CAFÉ PARIS, NITERÓI, RJ, ANOS 1920
UM ENIGMA NITEROIENSE
Nelson Marzullo Tangerini
Volta e meia estou envolvido com textos produzidos pelos poetas do legendário Café Paris, movimento literário niteroiense que deixou uma produção poética valiosíssima para a história da antiga capital fluminense.
Hoje, 7.12.2020, voltei a fuçar essa papelada amarelecida pelo tempo e encontrei, entre textos do meu pai, Nestor Tangerini, recortes de jornais e revistas e folhas soltas, o poema “Pelas mãos de Colombina, ao luar...”, que penso ser do poeta Luiz de Gonzaga - ou de Renê Descartes de Medeiros, o galã da roda do referido Café.

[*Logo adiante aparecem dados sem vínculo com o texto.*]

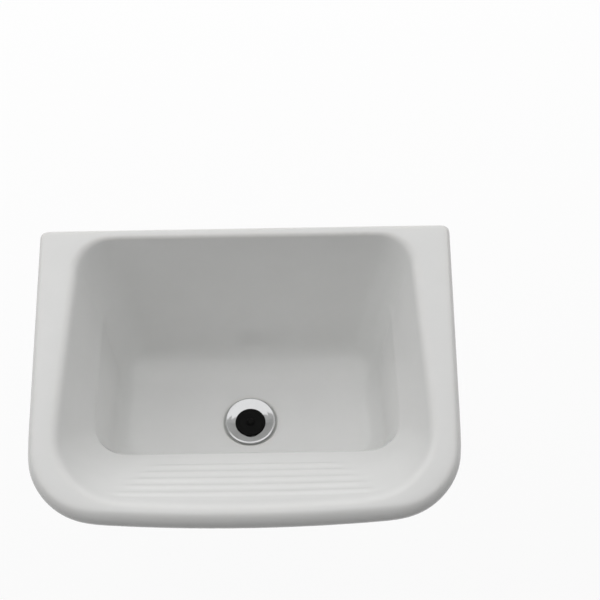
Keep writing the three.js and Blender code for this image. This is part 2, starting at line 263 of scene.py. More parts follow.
# %% The columns of the cage
# How many columns each part of the half loop takes, from the middle of the back to the front.
RECESS, STEP, LUG_BACK, LUG_EDGE, LUG_FRONT, ROOT, SIDE, CORNER, FRONT = 6, 4, 4, 3, 3, 4, 4, 5, 7


def route(*parts):
    """Stations from (stretch, first share, last share, steps) parts."""
    stations = [parts[0][:2]]
    for stretch, first, last, steps in parts:
        stations += [(stretch, mix(first, last, step / steps)) for step in range(1, steps + 1)]
    return stations


bowl_route = route(
    ("back", 0, 1, RECESS - 1),
    ("back_corner", 0, 0.165, 1),
    ("back_corner", 0.165, 0.51, STEP),
    ("back_corner", 0.51, 0.74, LUG_BACK),
    ("back_corner", 0.74, 1, LUG_EDGE + LUG_FRONT + ROOT),
    ("side", 0, 1, SIDE),
    ("front_corner", 0, 1, CORNER),
    ("front", 0, 1, FRONT),
)
rim_route = route(
    ("back", 0, 0.64, RECESS),
    ("back", 0.64, 0.74, STEP),
    ("back", 0.74, 1, LUG_BACK),
    ("back_corner", 0, 1, LUG_EDGE),
    ("side", 0, 0.10, LUG_FRONT),
    ("side", 0.10, 0.24, ROOT),
    ("side", 0.24, 1, SIDE),
    ("front_corner", 0, 1, CORNER),
    ("front", 0, 1, FRONT),
)
last_column = len(bowl_route) - 1
ring_count = 2 * last_column
print(ring_count, "columns")


# %% [markdown]
# Down the inside, the bowl's outline is wide at the lip, narrower at the washboard's lower edge and
# narrowest at the floor. The front goes down the washboard first and then down a steep wall.


# %% The bowl's outline at a drop
def bowl_outline(drop):
    upper = min((drop - lip) / (crease_drop - lip), 1)
    lower = clamp((drop - crease_drop) / (bowl_depth - crease_drop))

    def between(top, crease_in, floor_in):
        return mix(mix(top, top - crease_in, upper), top - crease_in - floor_in, lower)

    return Outline(
        back=ledge + back_lean * drop / bowl_depth,
        front=between(opening_front, shelf_run, front_wall_run),
        half_back=between(rim_half_back - side_rim_back, crease_inset_back, floor_inset_back),
        half_front=between(rim_half_front - side_rim_front, crease_inset_front, floor_inset_front),
        corner_back=mix(opening_back_corner, floor_back_corner, upper),
        corner_front=mix(opening_front_corner, crease_corner, upper),
        bow=rim_bow * (1 - clamp(upper)) ** 2,
    )


def level_ring(outline, drop, stations=bowl_route, front_drop=None):
    """The right half of a loop, as (half width, out, drop) triples."""
    last_drop = drop if front_drop is None else front_drop
    flat = [outline.at(*station) for station in stations]
    return [(p.x, p.y, mix(drop, last_drop, p.y / rim_depth)) for p in flat]


# %% The lip, from the bowl's wall to the rim
def lip_reach(stretch, share):
    """How far the lip reaches down the wall and onto the rim: least where the rim is narrow."""
    first, last = {
        "back": (lip_back, lip_back),
        "back_corner": (lip_back, lip_side),
        "side": (lip_side, lip_side),
        "front_corner": (lip_side, lip_front),
        "front": (lip_front, lip_front),
    }[stretch]
    return Vector(first).lerp(Vector(last), smooth(0, 1, share))


def lip_point(station, share):
    """A point of the lip's curve, which leaves the wall and meets the rim without a bend."""
    down, onto = lip_reach(*station)
    low = bowl_outline(down).at(*station).to_3d() + Vector((0, 0, down))
    edge = bowl_outline(0).at(*station).to_3d()
    top = bowl_outline(0).grown(onto).at(*station).to_3d()
    return tuple(low.lerp(edge, share).lerp(edge.lerp(top, share), share))


# %% Loops near the floor
def waste_ring(radius, drop):
    """A circle about the waste, with each column turned towards its place on the floor."""
    flat = [floor_edge.at(*station) for station in bowl_route]
    turns = [atan2(p.x, waste_out - p.y) for p in flat]
    return [(radius * sin(t), waste_out - radius * cos(t), drop) for t in turns]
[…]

A princípio, julguei ser um poema do meu pai, mas, pelo estilo, pela maneira de escrever, devo considerá-lo de autoria de Gonzaga – ou de Medeiros.
Quem leu meu livro “Nestor Tangerini e o Café Paris”, publicado pela Nitpress, Niterói, RJ, 2010, onde publico um belo poema do autor niteroiense, acabará por acreditar que o poema seja de Luiz de Gonzaga.
Ei-lo:
“Nós dois, à beira d´água azul, silente,
de um calmo lago onde ninguém morasse,
eu, calentando o coração fremente,
tu espalhando a palidez na face.
Longe dos filtros maus e dos venenos,
em meio à doce calmaria agreste,
a ouvir Pomona soluçar mil trenos
em louvor de uma tarde azul celeste.
Perto de uma fonte quérula e magoada
que palmilhasse um leito sem escolhos,
onde eu fosse beber a água filtrada,
quando secasse a linfa dos teus olhos.
Fora um rosal que reflorisse em Maio
para aureolar-te a cabecita loira,
nossas bocas unidas num desmaio
como se a vida um longo beijo fora!
Meu peito quente... minhas mãos tão frias
quanto o teu peito... e tuas mãos tão quentes!...
murmurando baixinho as salmodias
tristorosas dos Jobs e dos descrentes.
Eu em ti, tu em mim, vivendo, em suma,
vida de um só, que o Amor floriu e quis,
tendo na boca um tato que resuma
o olhar. o cheiro e o som da harmonia feliz!
- Então, minha alma triste e penitente,
talvez Felicidade te incensasse,
te ela nos visse, à borda azul, dormente,
de um calmo lago onde nem Deus morasse!"
A Semana de Arte Moderna, de 1922, tentava pôr abaixo o sólido edifício parnasiano, com uma guerra aberta e declarada ao poeta fluminense Alberto de Oliveira e seus amigos, embriagados da antiguidade clássica. Mário, que propunha uma arte genuinamente brasileira, com violações intencionais à gramática normativa, chamava-os de “passadistas”.
Em Niterói, porém, um grupo de poetas com tendências pós-românticas e pós-simbolistas, com exceção de Luiz Leitão e Nestor Tangerini, que seguiam a forma parnasiana, mas com conteúdo modernista – somando a seus sonetos as inspirações trovadorescas [Cantigas de Escárnio e Maldizer] e neoclássica [apelando para a sátira], tomava de assalto o histórico e famoso Café Paris, edifício que resiste ao tempo, onde escreviam e recitavam seus veros.
A nós, fica a dúvida: “Pelas mãos de Colombina”, é um poema de Gonzaga ou do nordestino Medeiros? Ambos transitavam entre o romantismo e o simbolismo e selecionavam palavras chave, iniciando-as com letras maiúsculas.
A dificuldade de identificar o autor do texto, que faz referência, também, à era clássica, uma vez que, na mitologia romana, Pomona é a deusa da abundância, muitas vezes confundida com Deméter, deusa da agricultura, repousa no fato de o poema estar publicado sem o nome do poeta com letra de forma em folha de papel que pode ter sido retirada de um livro [talvez de uma Antologia] - podendo ainda conter a hipótese de ser alguma folha solta de uma brochura literária.
Deixo para os estudiosos a missão de desvendar o autor do poema.
Boa sorte!
Ilustra a crônica o quadro Pomona, de Nicolas Fouché.